I have achevy 2500hd that use to idle at about450 -500 rpm and would stall sometimes now after I tuned it up plugs and wires it stalls worse runs strong no missing can't cross wires Was told possible throttle body unit goes and causes low rpm.Anyone else deal with this before 
Thanks Dan


----------



## no lead

start it up an slowly run a can of carb cleaner through it.


----------



## B&B

dbduts;870420 said:


> I have achevy 2500hd that use to idle at about450 -500 rpm and would stall sometimes now after I tuned it up plugs and wires it stalls worse runs strong no missing can't cross wires Was told possible throttle body unit goes and causes low rpm.Anyone else deal with this before
> Thanks Dan


Yes and no lead has you on the right track for starters except to do it properly and completely you need to remove the throttle body to do a thorough job. A can of TB cleaner and a soft bristle brush is your friend.


----------



## B&B

Also, make sure there are no air leaks between the throttle body and the mass air flow sensor. A poor idle sometimes happens after working under the hood as guys have a tendency to lean on the air intake piping pushing it down slightly. Which causes air to leak in around the clamps. Don't overlook that detail.


----------



## 09dieselguy

does the air conditiong on by some chance. can you hear the pump running?


----------



## 2COR517

Cleaning the MAF is a good idea too. What are you running for an air filter? What did you put in for plugs, and what is the gap?


----------



## Sydenstricker Landscaping

When mine did something similar to that, stalled or ran at very, very low rpms on idle, it turned out to be a weak fuel pump/fuel pressure regulator. Never had an issue since.


----------



## buckwheat_la

i have a truck that did that, we just did a tune up on it, and it isn't doing it anymore. We did wires, plugs, air filter, fuel filter. i suspect the fuel filter first, that was really plugged on my truck.


----------



## ChevKid03

I had a 6.0 do the same thing. Ended up being the intake tube came loose by the intake manifold. Make sure it's seated properly.


----------



## dbduts

Thanks guys i will check all of those things before I buy throttle body .


----------



## snow7899

No, don't buy a new throttle body. The housing just needs to be clened. Just take off the intake air tube, remove the three 10mm nuts, disconnnect the electrical connector, then disconnect the coolant lines. Then get a good can of spray carb cleaner and a soft brush like B&B said. Open the trottle with your finger and clean where the valve sits in the rest position. Good luck.


----------



## 2COR517

Here's some reading and pics. Your TB is a little different then mine, but the process is the same.
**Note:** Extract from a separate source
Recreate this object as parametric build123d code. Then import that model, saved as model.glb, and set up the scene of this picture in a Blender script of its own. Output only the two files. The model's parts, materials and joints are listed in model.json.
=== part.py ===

http://www.plowsite.com/showthread.php?t=82292

Mark's been wanting to read this thread again, anyhow...


----------



## dbduts

Thanks again guys this info is awesome.I was a mechanic 20 years ago and only worked on my own trucks not up on latest problems and remidies.I am so glad I found this site .Everybody is a ok .


----------



## purplehavoc

As mentioned,sounds like a possible fuel pump.
As for cleaning the intake and fuel system,grab a can of Seafoam if you can find it.
That stuff works wonders.


----------



## dbduts

I bought the cleaning stuff today going to try to get to it tomorrow.


----------



## CJsSnowplowing

Does the tranny have a lock-up torqconverter on it. It is ran by electric. Sometime still gets electric when coming to a stop. Means it not turn off to unlock. I unplugged my.


----------



## dbduts

Thanks for all the info I took off throttle body and cleaned everything and ran sea foam through engine runs like new


----------



## 2COR517

dbduts;878758 said:


> Thanks for all the info I took off throttle body and cleaned everything and ran sea foam through engine runs like new


Make a huge difference. Glad it worked out for you.


----------



## dbduts

You and me both I spent enough this year already


----------



## The Snow Punishers

dbduts said:


> I have achevy 2500hd that use to idle at about450 -500 rpm and would stall sometimes now after I tuned it up plugs and wires it stalls worse runs strong no missing can't cross wires Was told possible throttle body unit goes and causes low rpm.Anyone else deal with this before
> Thanks Dan


For Posterity. You Should Check the Idle Air Control Valve in This Situation to See if it's Siezed Like Mine Exact Model


----------



## Brndnstffrd

Not for nothing, but after 10 years I would hope he managed to get this fixed.


----------



## BUFF

Brndnstffrd said:


> Not for nothing, but after 10 years I would hope he managed to get this fixed.


It is a GM.....


----------



## Randall Ave

BUFF said:


> It is a GM.....


Yup, and they last forever, at least a new owner of a used truck here hopes so.


----------